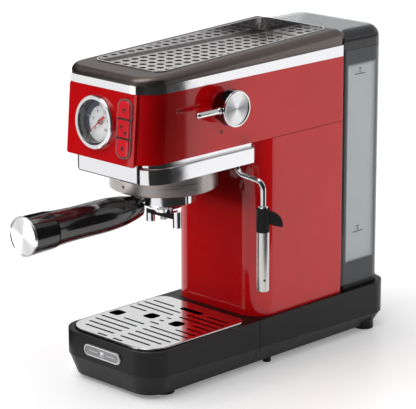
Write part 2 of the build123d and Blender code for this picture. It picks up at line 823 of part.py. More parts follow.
with BuildPart() as shower_screen:
    group_turned([(3.2, 220), (27, 220), (27, 221), (3.2, 221)])
save(shower_screen, "shower_screen")

with BuildPart() as shower_screw:
    group_turned([(0, 218.4), (5, 218.4), (5, 220), (2.1, 220), (2.1, 234), (0, 234)])
save(shower_screw, "shower_screw")

with BuildPart() as boiler:
    group_turned([(0, HEAD_Z + 2.5), (36, HEAD_Z + 2.5), (36, 292), (30, 300), (0, 300)])
save(boiler, "boiler")

# ---------------------------------------------------------------- portafilter

with BuildPart() as filter_bowl:
    group_turned(
        [
            (0, BOWL_Z - 6),
            (20, BOWL_Z - 6),
            (24, BOWL_Z - 3),
            (BOWL_R - 1.5, BOWL_Z),
            (BOWL_R, BOWL_Z + 1.5),
            (BOWL_R, BOWL_TOP),
            (30.2, BOWL_TOP),
            (30.2, BOWL_Z + 2),
            (20, BOWL_Z - 2),
            (0, BOWL_Z - 2),
        ]
    )
    with BuildSketch(level(LUG_Z)):
        with Locations((0, GROUP_Y)):
            Circle(LUG_R)
            Rectangle(2 * LUG_R, 16, mode=Mode.INTERSECT)
            Circle(BOWL_R - 2, mode=Mode.SUBTRACT)
    extrude(amount=4)
    with BuildSketch(level(BOWL_Z - 7)):
        with Locations((0, GROUP_Y)):
            Circle(3)
    extrude(amount=10, mode=Mode.SUBTRACT)
    with BuildSketch(facing(GROUP_Y - BOWL_R + 2)):
        with Locations((0, BOWL_Z + 6)):
            Circle(7)
    extrude(amount=14)
save(filter_bowl, "filter_bowl")

with BuildPart() as filter_basket:
    group_turned(
        [
            (29.2, BOWL_Z + 6),
            (30, BOWL_TOP),
            (33.6, BOWL_TOP),
            (33.6, BOWL_TOP + 0.4),
            (29.2, BOWL_TOP + 0.4),
            (28.2, BOWL_Z + 6.8),
            (0, BOWL_Z + 6.8),
            (0, BOWL_Z + 6),
        ]
    )
save(filter_basket, "filter_basket")

with BuildPart() as spout:
    group_turned(
        [(0, BOWL_Z - 12), (9, BOWL_Z - 12), (15, BOWL_Z - 6), (0, BOWL_Z - 6)]
    )
    with BuildSketch(level(BOWL_Z - 17)):
        with Locations((0, GROUP_Y)):
            SlotOverall(50, 9.8)
    extrude(amount=6)
    with BuildSketch(level(162.5)):
        with Locations((-20.2, GROUP_Y), (20.2, GROUP_Y)):
            Circle(4.9)
    extrude(amount=BOWL_Z - 9 - 162.5)
    with BuildSketch(level(162)):
        with Locations((-20.2, GROUP_Y), (20.2, GROUP_Y)):
            Circle(3.3)
    extrude(amount=14, mode=Mode.SUBTRACT)
    with BuildSketch(level(BOWL_Z - 20)):
        with Locations((0, GROUP_Y)):
            Circle(2.2)
    extrude(amount=20, mode=Mode.SUBTRACT)
save(spout, "spout")

with BuildPart() as spout_screw:
    group_turned(
        [
            (0, BOWL_Z - 21),
            (3.6, BOWL_Z - 21),
            (3.6, BOWL_Z - 17),
            (2.1, BOWL_Z - 17),
            (2.1, BOWL_Z - 6),
            (0, BOWL_Z - 6),
        ]
    )
save(spout_screw, "spout_screw")


def handle_turned(points):
    """Revolves a closed profile of (depth, radius) points round the handle's axis."""
    with BuildSketch(beside(0)) as profile:
        with BuildLine():
            Polyline(*[(y, HANDLE_Z + r) for y, r in points], close=True)
        make_face()
    revolve(profile.sketch, axis=Axis((DATUM_X, DATUM_Y, HANDLE_Z), (0, 1, 0)))


with BuildPart() as handle_grip:
    with BuildSketch(beside(0)):
        with BuildLine():
            Line((52, HANDLE_Z), (52, HANDLE_Z + 11))
            Spline(
                (52, HANDLE_Z + 11),
                (24, HANDLE_Z + 16.4),
                (-14, HANDLE_Z + 17.6),
                (-70, HANDLE_Z + 19.2),
            )
            Line((-70, HANDLE_Z + 19.2), (-70, HANDLE_Z))
            Line((-70, HANDLE_Z), (52, HANDLE_Z))
        make_face()
    revolve(axis=Axis((DATUM_X, DATUM_Y, HANDLE_Z), (0, 1, 0)))
    with BuildSketch(facing(GROUP_Y - BOWL_R + 2)):
        with Locations((0, BOWL_Z + 6)):
            Circle(7)
    extrude(amount=14, mode=Mode.SUBTRACT)
    group_turned([(0, 150), (BOWL_R, 150), (BOWL_R, 230), (0, 230)], Mode.SUBTRACT)
    handle_turned(
        [(-70, 0), (-70, 18.2), (-72, 18.2), (-72, 19.6), (HANDLE_END + 3, 20.2), (HANDLE_END + 3, 0)]
    )
save(handle_grip, "handle_grip")

with BuildPart() as handle_end_cap:
    handle_turned(
        [
            (HANDLE_END + 3, 0),
            (HANDLE_END + 3, 20.5),
            (HANDLE_END + 0.8, 20.5),
            (HANDLE_END, 19.7),
            (HANDLE_END, 18.8),
            (HANDLE_END + 1, 18.6),
            (HANDLE_END + 1, 0),
        ]
    )
save(handle_end_cap, "handle_end_cap")

# ---------------------------------------------------------------- water tank

with BuildPart() as tank_body:
    with BuildSketch(level(TANK_Z)):
        plan(TANK_HALF, TANK_FRONT, TANK_BACK, 4, TANK_R)
    extrude(amount=TANK_TOP - TANK_Z)
    with BuildSketch(level(TANK_Z + TANK_WALL)):
        plan(
            TANK_HALF - TANK_WALL,
            TANK_FRONT + TANK_WALL,
            TANK_BACK - TANK_WALL,
            2,
            TANK_R - TANK_WALL,
        )
    extrude(amount=TANK_TOP, mode=Mode.SUBTRACT)
    with BuildSketch(level(TANK_Z - 1)):
        with Locations((0, 335)):
            Circle(6)
    extrude(amount=10, mode=Mode.SUBTRACT)
save(tank_body, "tank_body")

with BuildPart() as lid_hollow:
    with BuildSketch(level(TANK_TOP - 1)):
        plan(TANK_HALF - LID_WALL, TANK_FRONT + LID_WALL, TANK_BACK - LID_WALL, 2, TANK_R - LID_WALL)
    extrude(amount=LID_TOP - TANK_TOP + 1 - LID_WALL)
    fillet(lid_hollow.faces().sort_by(Axis.Z)[-1].edges().sort_by(Axis.Y)[3:], LID_R - LID_WALL)

with BuildPart() as tank_lid:
    with BuildSketch(level(TANK_TOP + 0.4)):
        plan(TANK_HALF, TANK_FRONT - 0.4, TANK_BACK, 0.5, TANK_R)
    extrude(amount=LID_TOP - TANK_TOP - 0.4)
    fillet(tank_lid.faces().sort_by(Axis.Z)[-1].edges().sort_by(Axis.Y)[3:], LID_R)
    add(lid_hollow, mode=Mode.SUBTRACT)
save(tank_lid, "tank_lid")

with BuildPart() as tank_valve:
    with BuildSketch(level(TANK_Z - 3)):
        with Locations((0, 335)):
            Circle(5.9)
    extrude(amount=3)
    with BuildSketch(level(TANK_Z)):
        with Locations((0, 335)):
            Circle(6)
    extrude(amount=TANK_WALL)
    with BuildSketch(level(TANK_Z + TANK_WALL)):
        with Locations((0, 335)):
            Circle(14)
    extrude(amount=22)
    with BuildSketch(level(TANK_Z - 4)):
        with Locations((0, 335)):
            Circle(3)
    extrude(amount=20, mode=Mode.SUBTRACT)
save(tank_valve, "tank_valve")

with BuildPart() as tank_seat:
    with BuildSketch(level(RIM_Z)):
        plan(TANK_HALF + 0.5, TANK_FRONT + 2, TANK_BACK + 0.5, 4, TANK_R)
        with Locations((0, 335)):
            Circle(6.3, mode=Mode.SUBTRACT)
    extrude(amount=TANK_Z - RIM_Z)
    with BuildSketch(level(RIM_Z - 12)):
        with Locations((0, 335)):
            Circle(8.9)
            Circle(3, mode=Mode.SUBTRACT)
    extrude(amount=14)
save(tank_seat, "tank_seat")

# ---------------------------------------------------------------- water and power inside

PUMP_Y = 232.0
PUMP_Z = 110.0

with BuildPart() as pump:
    with BuildSketch(level(PUMP_Z)):
        with Locations((0, PUMP_Y)):
            Circle(17)
    extrude(amount=88)
    with BuildSketch(level(PUMP_Z + 22)):
        with Locations((0, PUMP_Y)):
            Rectangle(42, 34)
    extrude(amount=44)
save(pump, "pump")

with BuildPart() as pump_mounts:
    for mount_z in (PUMP_Z + 4, PUMP_Z + 74):
        with BuildSketch(level(mount_z)):
            with Locations((0, PUMP_Y)):
                Circle(24)
                Circle(17, mode=Mode.SUBTRACT)
        extrude(amount=8)
save(pump_mounts, "pump_mounts")

with BuildPart() as inner_frame:
    with BuildSketch(level(HEAD_Z + 0.5)):
        plan(BODY_HALF - BODY_WALL - 0.3, 14.3, BODY_BACK - BODY_WALL - 0.3, BODY_R - 8, 2)
        with Locations((0, 240)):
            Rectangle(80, 70, mode=Mode.SUBTRACT)
        with Locations(WAND_ENTRY):
            Circle(9, mode=Mode.SUBTRACT)
        with Locations((0, GROUP_Y)):
            Circle(8, mode=Mode.SUBTRACT)
    extrude(amount=2)
    with BuildSketch(beside(-50)):
        with Locations((PUMP_Y, (RIM_Z + HEAD_Z + 0.5) / 2)):
            Rectangle(56, HEAD_Z + 0.5 - RIM_Z)
    extrude(amount=2)
    with BuildSketch(level(RIM_Z)):
        with Locations((0, PUMP_Y)):
            Rectangle(100, 56)
            Circle(10, mode=Mode.SUBTRACT)
    extrude(amount=2)
    for arm_z in (PUMP_Z + 4, PUMP_Z + 74):
        with BuildSketch(level(arm_z)):
            with Locations((-24, PUMP_Y)):
                Rectangle(50, 14)
            with Locations((0, PUMP_Y)):
                Circle(24, mode=Mode.SUBTRACT)
        extrude(amount=8)
save(inner_frame, "inner_frame")


def tube(points, bend, outer, plane):
    """Round tube along straight runs joined by bends, started on the given plane."""
    with BuildLine(level(0)) as route:
        FilletPolyline(*points, radius=bend)
    with BuildSketch(plane) as section:
        with Locations(points[0][:2]):
            Circle(outer)
    sweep(section.sketch, path=route.wire())


with BuildPart() as inlet_hose:
    tube(
        [(0, 335, RIM_Z - 12), (0, 335, 22), (0, PUMP_Y, 22), (0, PUMP_Y, PUMP_Z)],
        14,
        4,
        level(RIM_Z - 12),
    )
save(inlet_hose, "inlet_hose")

with BuildPart() as hot_pipes:
    tube(
        [(0, PUMP_Y, PUMP_Z + 88), (0, PUMP_Y, 280), (0, GROUP_Y + 36.2, 280)],
        14,
        2.5,
        level(PUMP_Z + 88),
    )
    tube(
        [(44, 116, KNOB_Z - 13), (44, 116, 264), (52, 147, 264), (52, 147, 244)],
        7,
        2.5,
        level(KNOB_Z - 13),
    )
save(hot_pipes, "hot_pipes")

with BuildPart() as control_board:
    with BuildSketch(facing(290)):
        with Locations((0, 286)):
            Rectangle(100, 50)
    extrude(amount=1.6)
    with BuildSketch(facing(288.4)):
        with Locations((-30, 290), (4, 282), (32, 292)):
            Rectangle(18, 22)
    extrude(amount=12)
save(control_board, "control_board")

with BuildPart() as cord_gland:
    with BuildSketch(facing(BASE_BACK + 2.5)):
        with Locations((-36, 36)):
            Circle(8.6)
    extrude(amount=2.5)
    with BuildSketch(facing(BASE_BACK)):
        with Locations((-36, 36)):
            Circle(6.9)
    extrude(amount=14)
    with BuildSketch(facing(BASE_BACK + 3)):
        with Locations((-36, 36)):
            Circle(3.6)
    extrude(amount=20, mode=Mode.SUBTRACT)
save(cord_gland, "cord_gland")
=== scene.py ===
"""Looks of the slim espresso machine: materials, the gauge's slim needle, printed marks and light.

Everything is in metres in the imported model's frame. Places come from the boxes of the CAD nodes, and
the helper at() turns millimetres from the body's middle, the fascia's foot and the ground into them.
"""

import bpy
import bmesh
import math
from mathutils import Matrix, Vector


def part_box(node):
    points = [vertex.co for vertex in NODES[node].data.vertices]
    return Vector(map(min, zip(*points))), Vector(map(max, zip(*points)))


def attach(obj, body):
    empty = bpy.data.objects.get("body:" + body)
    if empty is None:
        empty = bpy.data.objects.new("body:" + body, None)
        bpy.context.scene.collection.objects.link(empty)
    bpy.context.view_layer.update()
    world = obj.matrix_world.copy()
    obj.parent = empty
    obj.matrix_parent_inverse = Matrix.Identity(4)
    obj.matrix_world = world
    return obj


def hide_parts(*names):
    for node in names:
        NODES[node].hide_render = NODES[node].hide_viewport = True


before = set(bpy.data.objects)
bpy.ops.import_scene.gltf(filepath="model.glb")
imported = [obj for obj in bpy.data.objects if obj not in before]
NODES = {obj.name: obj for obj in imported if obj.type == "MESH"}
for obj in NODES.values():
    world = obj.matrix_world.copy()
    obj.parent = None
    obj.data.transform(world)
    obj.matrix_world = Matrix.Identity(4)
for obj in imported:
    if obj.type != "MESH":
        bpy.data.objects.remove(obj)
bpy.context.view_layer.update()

MM = 0.001

# ---------------------------------------------------------------- places


def low(node):
    """Lowest corner of a CAD node."""
    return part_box(node)[0]


def high(node):
    """Highest corner of a CAD node."""
    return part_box(node)[1]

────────

### Challenge
Reproduce exactly the lines from the one containing "extrude(amount=2.5)" through the one containing "before = set(bpy.data.objects)", inclusive, and nothing else.

### Exercise output
    extrude(amount=2.5)
    with BuildSketch(facing(BASE_BACK)):
        with Locations((-36, 36)):
            Circle(6.9)
    extrude(amount=14)
    with BuildSketch(facing(BASE_BACK + 3)):
        with Locations((-36, 36)):
            Circle(3.6)
    extrude(amount=20, mode=Mode.SUBTRACT)
save(cord_gland, "cord_gland")
=== scene.py ===
"""Looks of the slim espresso machine: materials, the gauge's slim needle, printed marks and light.

Everything is in metres in the imported model's frame. Places come from the boxes of the CAD nodes, and
the helper at() turns millimetres from the body's middle, the fascia's foot and the ground into them.
"""

import bpy
import bmesh
import math
from mathutils import Matrix, Vector


def part_box(node):
    points = [vertex.co for vertex in NODES[node].data.vertices]
    return Vector(map(min, zip(*points))), Vector(map(max, zip(*points)))


def attach(obj, body):
    empty = bpy.data.objects.get("body:" + body)
    if empty is None:
        empty = bpy.data.objects.new("body:" + body, None)
        bpy.context.scene.collection.objects.link(empty)
    bpy.context.view_layer.update()
    world = obj.matrix_world.copy()
    obj.parent = empty
    obj.matrix_parent_inverse = Matrix.Identity(4)
    obj.matrix_world = world
    return obj


def hide_parts(*names):
    for node in names:
        NODES[node].hide_render = NODES[node].hide_viewport = True


before = set(bpy.data.objects)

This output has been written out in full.